We can use the term Oglala Proper, but only for a certain period. At least from 1804, where we have a reference to “O-kan-dan-das” which we can say is Oglala proper. I am not sure how far back in time we can extend this term for the oshpaye "O-kan-dan-das" = Oglala proper (as opposite to the oshpaye Shiyo-Payabya). You are in a better position to determine that. But for how long time after 1804 is a question. There are several possible milestones: 1834 when Yellow Eagle invited Old Man Afraid from Payabya to Hunkpatia. It depends on how many lodges Old Man Afraid brought with him to Hunkpatila from Payabya. 1835 when Oyuhpe returned to Oglala changleska (sacred hoop) 1838 when Standing Bull took his thiwáhe or wicoti (which was it ?) from Red Banner (Hunkpatila) and went to Kiyuksa tiyoshpaye (or Kuhinyan tiyoshpaye ?) 1841 when Bull Bear was killed at Chugwater Creek 1842 when Oglalas had "formally" polarized into Bull Bear people vs. Smoke people
That translates to somewhere between 1804-1834 and 1804-1842 for the term Oglala Proper. After that we have to coin another terms for the various Oglala factions.

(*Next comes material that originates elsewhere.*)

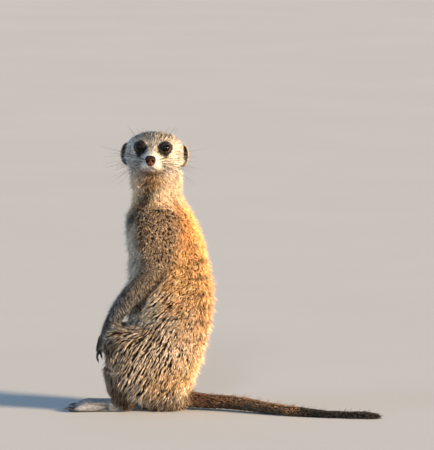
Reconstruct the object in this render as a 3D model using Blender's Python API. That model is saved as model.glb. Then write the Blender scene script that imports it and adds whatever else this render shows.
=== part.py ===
"""Meerkat sitting upright on its hind feet, life size, with its head turned to its left.

Metres, +Z up. The animal faces -Y, its left side is +X, and the floor is at z = 0.
The origin is on the flat under the rump. Sizes below are in millimetres, out to the tips of the
coat. The soft body is lofted limb by limb, fused into one surface, and then parted into its
named pieces with thin cuts. Eyes, nose, ears, paws, claws and tail are pieces of their own.
"""

import math

import bmesh
import bpy
import numpy as np
from mathutils import Matrix, Vector

MM = 0.001
GAP = 0.35  # clearance between neighbouring pieces
RING = 28  # points round a limb before it is fused
CAP_BULGE = 0.8  # how far a rounded end stands out, as a share of its smaller half size
LEFT, RIGHT = 1, -1
SIDE_NAMES = {LEFT: "left", RIGHT: "right"}

# Trunk, from the rump up: height, front, back, half width.
TRUNK = (
    (-3, -14, 15, 15),
    (6, -20, 20, 22),
    (20, -27, 23.5, 29),
    (40, -32, 30.5, 33),
    (60, -34, 36.5, 34.5),
    (80, -35, 42, 35),
    (100, -35.5, 46, 34.5),
    (115, -35, 47, 33),
    (132, -35, 46, 31),
    (150, -35.5, 43.5, 29),
    (168, -37.5, 39, 27.5),
    (184, -39, 34, 26.5),
    (196, -38, 28.5, 25),
    (206, -34, 22, 21),
)
# Neck, from the shoulders up to the skull: x, y, z, half width, half depth.
NECK = (
    (0, -5, 196, 21, 31),
    (0, -6.5, 207, 20.5, 27),
    (0.5, -7.2, 216, 20, 24.6),
    (1, -8.6, 226, 20.5, 25.4),
    (1.5, -9, 236, 21.5, 26.5),
    (2, -9.5, 246, 21, 25),
    (2, -10, 254, 18, 21),
)
NECK_CUT_HEIGHT, NECK_CUT_DEG = 208, 6
WAIST_HEIGHT = 118  # where the chest meets the abdomen

# Head, in its own frame: forward to the nose, left, up, from the point between the ears.
HEAD_CENTRE = (0, -10.3, 256)
HEAD_TURN_DEG = -4.5  # the nose points this much short of straight left
HEAD_ROLL_DEG = -2
# From the front of the brain case back: forward, half width, top, bottom.
CRANIUM = (
    (29, 7, 5.5, -10),
    (27, 12.5, 10.4, -13.5),
    (22, 19.8, 17.4, -17.2),
    (13, 25.8, 22.3, -19.4),
    (3, 28.6, 24.0, -20),
    (-6, 28.2, 23.8, -19.4),
    (-14, 24.8, 20.6, -15),
    (-21, 17.8, 14, -7),
)
MUZZLE = (
    (43, 5.0, 2.8, -9.5),
    (40, 7.4, 5.4, -12.8),
    (35, 9.6, 8.4, -15.2),
    (29, 12, 11.8, -16.6),
    (22, 15, 15.5, -17.4),
    (16, 17, 17.5, -17.8),
)
HEAD_SQUARENESS = 2.3
WHISKER_PAD = ((44, 3.0, -6.0, 3.2, 3.2), (40, 5.0, -7.0, 4.2, 4.4), (34, 7.2, -8.0, 4.8, 5.2))
BROW = ((13, 17.8, 11.5, 4.8, 5.4), (19, 14.0, 12.8, 4.6, 5.0), (24, 9.0, 11.4, 3.8, 4.2))
EYE_CENTRE, EYE_RADIUS = (22.6, 12.4, 9.6), 5.4
NOSE_CENTRE, NOSE_SIZE = (45.2, 0, -1.7), (4.4, 5.3, 5.2)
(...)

No matter wheather Old Man Afraid brought with him few or many lodges from Payabya to Hunkpatila in 1834. I feel like it was Old Man Afraid who was the "glue" when Smoke faction gained strength when Payabya-Shiyo oshpaye aligned with the Smoke faction after the killing of Bull Bear. So it seems it was Old Man Afraid who secured Payabya and Hunkpatila support to Smoke faction. So that is an important milestone, but not the only one.